Que fait le Shin Bet après le début de l'attaque ?
Lorsque l'attaque a éclaté, le Shin Bet a réagi rapidement : il a mis en place des unités d'opérations spéciales pour gérer la crise des otages, identifier les personnes disparues et contrecarrer les raids du Hamas. Il a mené des interrogatoires sur les terroristes du Hamas capturés, ce qui a permis d'obtenir des informations importantes pour les forces combattantes.
Il a coordonné les opérations avec l'armée israélienne et localisé les cellules terroristes qui sont revenues dans la bande de Gaza après l'attaque.
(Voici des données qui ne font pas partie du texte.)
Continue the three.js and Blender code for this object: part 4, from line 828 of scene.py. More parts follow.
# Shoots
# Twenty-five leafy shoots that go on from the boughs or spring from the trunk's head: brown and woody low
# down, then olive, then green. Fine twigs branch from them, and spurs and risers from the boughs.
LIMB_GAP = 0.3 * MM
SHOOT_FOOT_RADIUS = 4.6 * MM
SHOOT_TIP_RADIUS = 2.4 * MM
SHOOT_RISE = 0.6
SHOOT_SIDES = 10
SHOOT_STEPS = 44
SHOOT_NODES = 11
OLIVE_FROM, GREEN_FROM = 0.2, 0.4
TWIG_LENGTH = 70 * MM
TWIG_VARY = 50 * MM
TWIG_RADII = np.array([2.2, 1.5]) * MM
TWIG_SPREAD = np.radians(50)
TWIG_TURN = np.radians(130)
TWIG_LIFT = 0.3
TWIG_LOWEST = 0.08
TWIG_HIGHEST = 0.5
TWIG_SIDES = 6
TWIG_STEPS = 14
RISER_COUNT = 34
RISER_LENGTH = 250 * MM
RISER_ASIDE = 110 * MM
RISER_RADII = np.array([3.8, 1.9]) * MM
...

Il a déployé des forces désignées dans diverses zones de combat, y compris dans le nord, en cas d'infiltration de la force de Radwan du Hezbollah depuis le Liban.
Les principaux enseignements tirés et les mesures déjà prises
Pour éviter un échec similaire à l'avenir, le Shin Bet met en œuvre des réformes globales, notamment la création d'une unité de contrôle du renseignement « en ligne » - pour analyser les informations en temps réel.
En outre, le Shin Bet modernise sa division de recherche - notamment en créant un mécanisme d'examen des évaluations du renseignement. L'unité « argent terroriste » a été créée en coopération avec l'armée israélienne pour contrecarrer le financement du Hamas et un nouveau département d'enquête pour gérer les détenus du Hamas dans la bande de Gaza.
Il modifie également le déploiement des unités de collecte de renseignements dans la bande de Gaza pour améliorer le renseignement humain, en créant de nouveaux modèles d'alerte dans chaque unité de lutte contre le terrorisme et en affinant la répartition des responsabilités avec l'armée israélienne afin que l'armée israélienne assume une partie de la responsabilité de l'alerte d'une guerre imminente.
Le Shin Bet conclut l'enquête par une déclaration sans équivoque : l'organisation n'a pas averti de l'attaque du Hamas, et cet échec est dû à une série de décisions professionnelles et de gestion incorrectes. Le chef du Shin Bet a souligné que l'organisation s'est engagée à corriger les échecs pour éviter une catastrophe similaire à l'avenir.
L'enquête a été présentée au Premier ministre et de nouvelles discussions sont attendues au sein du gouvernement.